In den knapp neun Jahren seiner hauptamtlichen Tätigkeit hat sich Sascha Ubrig in Berlin und weit darüber hinaus als authentischer und engagierter Interessenvertreter für die Belange von Menschen mit kognitiver Beeinträchtigung einen Namen gemacht. Er tritt regelmäßig bei Fachtagungen, Kongressen, Parteiveranstaltungen und Demonstrationen als Referent und Redner auf. In Politik und Verwaltung wird er als eine aufrichtige Stimme wahrgenommen – und ein zuverlässiger Partner, mit dem man intensiv und bisweilen auch kontrovers über Mitbestimmungsrechte und Teilhabemöglichkeiten diskutieren kann.

„Am Anfang war ich bei meinen Auftritten oft sehr nervös und manchmal auch ein bisschen ungeduldig, wenn Sachen mir zu lange gedauert haben“, erzählt Ubrig. Da habe ihm die Zusammenarbeit und der Austausch mit seinen Assistentinnen sehr geholfen. „Über die Jahre haben wir gemeinsam ein Gespür dafür entwickelt, wie und wo man bestimmte Forderungen am besten vorbringt und formuliert“, ergänzt Anja Hahlweg. Ihr und ihrer Kollegin ist dabei besonders wichtig, sich selbst zurückzunehmen und Sascha Ubrig nicht in irgendeine Richtung zu beeinflussen, sondern über inhaltliche Fragen im Team nachzudenken und nach Lösungen zu suchen.

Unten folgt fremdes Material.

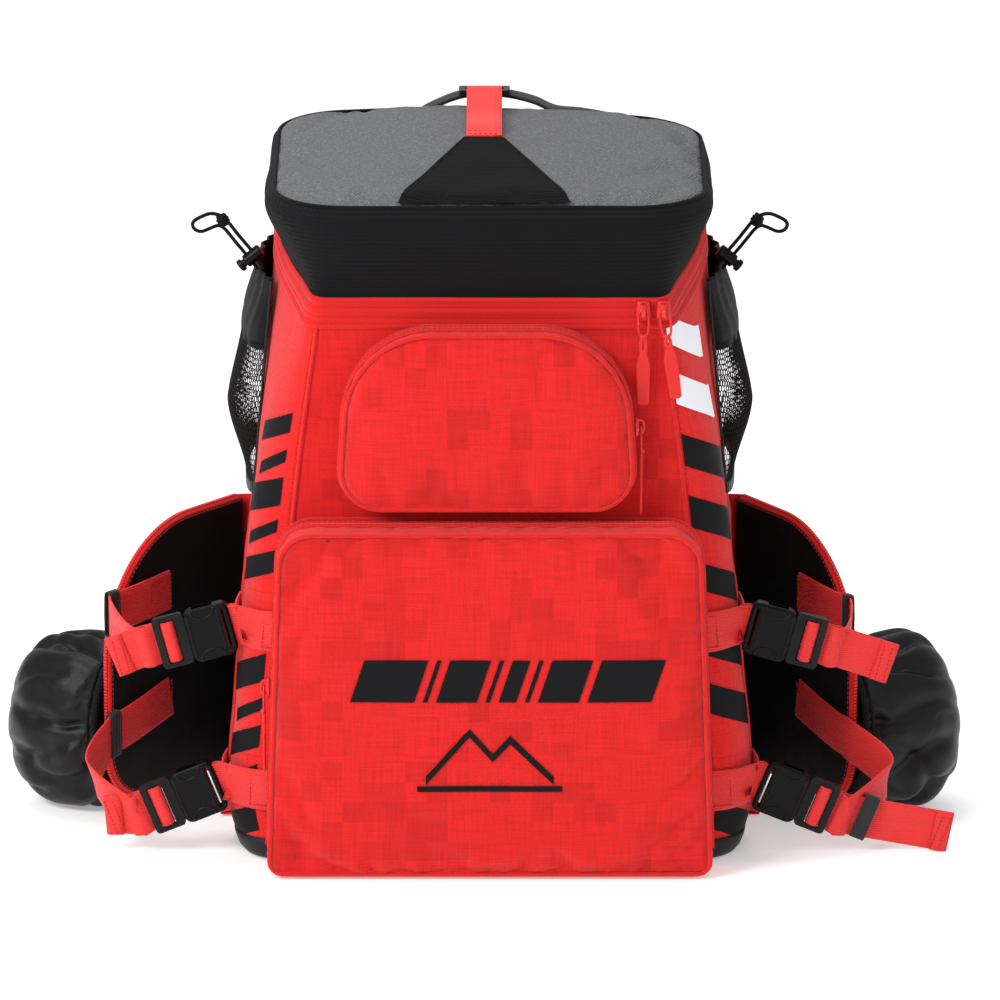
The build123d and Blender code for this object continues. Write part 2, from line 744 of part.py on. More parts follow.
def zip_pull(x, y, z, turn, length):
    """A wire loop through the slider's bridge, and the webbing tab that hangs from it."""
    pivot = slider_frame(x, y, z, turn).offset(PIVOT_HEIGHT)
    tab_length = length - PULL_WIRE_DROP
    wire_x = BRIDGE_WIDTH / 2 + 1.4
    with BuildPart() as pull:
        across = Plane(origin=pivot.origin, x_dir=pivot.z_dir, z_dir=pivot.x_dir)
        with BuildSketch(across):
            Circle(WIRE_RADIUS)
        extrude(amount=wire_x + 0.2, both=True)
        with BuildSketch(pivot.offset(-WIRE_RADIUS)):
            with Locations((wire_x, -PULL_WIRE_DROP / 2), (-wire_x, -PULL_WIRE_DROP / 2)):
                Rectangle(WIRE_WIDTH, PULL_WIRE_DROP + WIRE_WIDTH)
            with Locations((0, -PULL_WIRE_DROP)):
                Rectangle(2 * wire_x + WIRE_WIDTH, 2)
        extrude(amount=2 * WIRE_RADIUS)
        with BuildSketch(pivot.offset(-PULL_TAB_THICKNESS / 2)):
            with Locations((0, -PULL_WIRE_DROP - tab_length / 2)):
                RectangleRounded(PULL_TAB_WIDTH, tab_length, 1.5)
        extrude(amount=PULL_TAB_THICKNESS)
    return pull


MAIN_SLIDER_Z = ZIP_HEIGHT - 10.0
SLIDER_Y = -BODY_HALF - ZIP_PROUD - 0.3
MAIN_SLIDERS = ((105.0, 66.0, "one"), (119.0, 62.0, "two"))
for slider_x, pull_length, number in MAIN_SLIDERS:
    place = (slider_x, SLIDER_Y, MAIN_SLIDER_Z)
    save(zip_slider(*place, turn=0), f"main_slider_{number}")
    save(zip_pull(*place, turn=0, length=pull_length), f"main_pull_{number}")

# The upper pocket's slider stands on the right flank of its gusset, the lower one's on the left
UPPER_SLIDER = (97.6 + ZIP_PROUD, -BODY_HALF - 11.5, 316.0)
LOWER_SLIDER = (-149.8 - ZIP_PROUD, -BODY_HALF - 17.5, 132.0)
save(zip_slider(*UPPER_SLIDER, turn=90), "upper_slider")
save(zip_pull(*UPPER_SLIDER, turn=90, length=62), "upper_pull")
save(zip_slider(*LOWER_SLIDER, turn=-90), "lower_slider")
save(zip_pull(*LOWER_SLIDER, turn=-90, length=60), "lower_pull")

# --------------------------------------------------------------------------- wearer's side
PAD_FACE = BODY_HALF + 0.05
PAD_X = 66.0
PAD_MIDDLE_HEIGHT = 240.0
PAD_WIDTH = 86.0
PAD_LENGTH = 330.0
PAD_THICKNESS = 14.0
with BuildPart() as back_pads:
    with BuildSketch(Plane.XZ.offset(-PAD_FACE)):
        with Locations((-PAD_X, PAD_MIDDLE_HEIGHT), (PAD_X, PAD_MIDDLE_HEIGHT)):
            RectangleRounded(PAD_WIDTH, PAD_LENGTH, 28)
    extrude(amount=-PAD_THICKNESS)
    fillet(back_pads.faces().sort_by(Axis.Y)[-2:].edges(), 6)
save(back_pads, "back_pads")

STRAP_PAD_THICKNESS = 12.0
STRAP_PAD_WIDTH = 62.0
# A shoulder strap's middle line as (Y, Z), from its root down to the ladder lock
STRAP_PAD_ROUTE = ((123, 430), (146, 432), (158, 380), (160, 290), (154, 180))
LADDER_LOCK_WIDTH = 36.0
LADDER_LOCK_HEIGHT = 30.0
SHOULDER_WEB_WIDTH = 25.0

for side, name in SIDES:
    with BuildPart() as shoulder_strap:
        with BuildSketch(Plane.YZ.offset(side * PAD_X - STRAP_PAD_WIDTH / 2)):
            with BuildLine():
                Polyline(*STRAP_PAD_ROUTE)
            trace(line_width=STRAP_PAD_THICKNESS)
        extrude(amount=STRAP_PAD_WIDTH)
        add(back_pads.part, mode=Mode.SUBTRACT)
        split(bisect_by=Plane.XZ.offset(-PAD_FACE), keep=Keep.BOTTOM)
    save(shoulder_strap, f"{name}_shoulder_strap")

with BuildPart() as ladder_locks:
    for side, _ in SIDES:
        with BuildSketch(Plane.XZ.offset(-150)):
            with Locations((side * PAD_X, 158)):
                RectangleRounded(LADDER_LOCK_WIDTH, LADDER_LOCK_HEIGHT, 3)
                Rectangle(SHOULDER_WEB_WIDTH + 1, 5, mode=Mode.SUBTRACT)
            with Locations((side * PAD_X, 149)):
                Rectangle(SHOULDER_WEB_WIDTH + 1, 4, mode=Mode.SUBTRACT)
        extrude(amount=-4)
save(ladder_locks, "ladder_locks")

with BuildPart() as shoulder_webbing:
    for side, _ in SIDES:
        with BuildLine() as run:
            Line((side * PAD_X, 147.5, 148), (side * 140, PAD_FACE + 3, 18))
        with BuildSketch(Plane(origin=run.line @ 0, x_dir=(1, 0, 0.57 * side), z_dir=run.line % 0)):
            Rectangle(SHOULDER_WEB_WIDTH, WEB_THICKNESS)
        sweep()
save(shoulder_webbing, "shoulder_webbing")

HAUL_WIDTH = 25.0
HAUL_THICKNESS = 4.0
with BuildPart() as haul_handle:
    with BuildSketch(Plane.YZ.offset(-HAUL_WIDTH / 2)):
        with BuildLine():
            Polyline((PAD_FACE + 1, 402), (PAD_FACE + 22, 418), (PAD_FACE + 22, 426), (PAD_FACE + 1, 442))
        trace(line_width=HAUL_THICKNESS)
    extrude(amount=HAUL_WIDTH)
    split(bisect_by=Plane.XZ.offset(-PAD_FACE), keep=Keep.BOTTOM)
save(haul_handle, "haul_handle")

# Webbing tabs that stand out at the foot of each side
TAB_LENGTH = 18.0
TAB_WIDTH = 24.0
TAB_THICKNESS = 2.0
TAB_HEIGHT = 3.0
with BuildPart() as base_tabs:
    for side, _ in SIDES:
        with Locations((side * (half_width(TAB_HEIGHT) + 8), 4, TAB_HEIGHT)):
            Box(TAB_LENGTH, TAB_WIDTH, TAB_THICKNESS)
        add(BODY, mode=Mode.SUBTRACT)
save(base_tabs, "base_tabs")
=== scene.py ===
from math import acos, asin, ceil, cos, pi, radians, sin, sqrt, tan

import bmesh
import bpy
from mathutils import Matrix, Vector, noise
from mathutils.bvhtree import BVHTree
from mathutils.kdtree import KDTree


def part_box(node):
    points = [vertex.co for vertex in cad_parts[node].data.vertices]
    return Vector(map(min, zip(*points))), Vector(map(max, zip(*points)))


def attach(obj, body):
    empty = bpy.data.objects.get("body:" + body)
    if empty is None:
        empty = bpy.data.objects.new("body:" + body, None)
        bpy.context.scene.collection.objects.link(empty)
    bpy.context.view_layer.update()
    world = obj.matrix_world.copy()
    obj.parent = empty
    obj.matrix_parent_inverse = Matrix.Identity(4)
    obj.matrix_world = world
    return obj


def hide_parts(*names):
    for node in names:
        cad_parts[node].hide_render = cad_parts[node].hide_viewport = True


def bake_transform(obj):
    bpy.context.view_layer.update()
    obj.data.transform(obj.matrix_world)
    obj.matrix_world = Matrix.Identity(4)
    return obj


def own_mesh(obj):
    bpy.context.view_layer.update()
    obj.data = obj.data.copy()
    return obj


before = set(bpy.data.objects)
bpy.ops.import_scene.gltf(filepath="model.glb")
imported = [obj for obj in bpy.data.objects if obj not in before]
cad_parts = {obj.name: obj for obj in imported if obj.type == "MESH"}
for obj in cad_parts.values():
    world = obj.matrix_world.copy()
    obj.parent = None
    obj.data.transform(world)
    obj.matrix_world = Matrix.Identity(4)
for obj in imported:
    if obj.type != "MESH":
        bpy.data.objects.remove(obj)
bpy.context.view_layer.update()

# Shapes below are worked out in millimetres and scaled to metres when a mesh is made.
MM = 0.001
SIDES = ((-1, "left"), (1, "right"))


def cad(node):
    """A CAD node's lowest and highest corners, in millimetres."""
    low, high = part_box(node)
    return low / MM, high / MM


# ------------------------------------------------------------------ sizes from the frame
HIP_HALF_WIDTH = cad("right_side_panel")[1].x
BASE_HALF_WIDTH = cad("base_panel")[1].x - 1.2
HIP_HEIGHT = 45
NECK_HALF_WIDTH = HIP_HALF_WIDTH - 39
NECK_HEIGHT = 480
HALF_DEPTH = cad("base_panel")[1].y
CORNER = 35
BASE_HEIGHT = 16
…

Eingespieltes Team: Anja Hahlweg, Sascha Ubrig, Katja Macheleidt und Daniel Fischer (von links nach rechts) vom Berliner Landesverband der Lebenshilfe
Eingespieltes Team: Anja Hahlweg, Sascha Ubrig, Katja Macheleidt und Daniel Fischer (von links nach rechts) vom Berliner Landesverband der Lebenshilfe

© Ronald Patrick

Bundesweit ist Ubrig nach wie vor der einzige hauptamtliche Selbstvertreter für Menschen mit Beeinträchtigung. Seine Stelle ist zum Vorbild geworden für andere Städte und Gemeinden, die darüber nachdenken, ähnliche Arbeitsplätze zu schaffen. Immer wieder gehen Anfragen bei der Berliner Lebenshilfe ein, wie die Stelle finanziert und wie sie inhaltlich ausgestaltet ist, zuletzt etwa aus Köln oder aus Soltau in Niedersachsen. Ubrig und seine beiden Assistentinnen treten dann als Berater auf, berichten von ihren Erfahrungen und geben Tipps. Denn natürlich würden sie sich darüber freuen, wenn das Berliner Beispiel bundesweit Schule macht und vergleichbare Stellen auch andernorts eingerichtet werden.

Innerhalb des Berliner Landesverbandes der Lebenshilfe ist Ubrig nicht der einzige Mensch mit einer Beeinträchtigung. Im Referat Sozialpolitik arbeitet eine hörbehinderte Juristin, im Betreuungsverein eine Mitarbeiterin mit einer chronischen Erkrankung. Insgesamt sind im Landesverband 18 Mitarbeiter:innen beschäftigt. Über alle Details ihrer Arbeit informiert die Berliner Lebenshilfe übrigens in ihrem jährlichen Geschäftsbericht. Wer den liest, nimmt schnell wahr, dass die Arbeit von Sascha Ubrig auch intern Früchte trägt und der Verein beim Thema Inklusion vorangeht: Sämtliche Kapitel werden am Ende in leichter Sprache noch einmal zusammengefasst – um möglichst viele Menschen zu erreichen.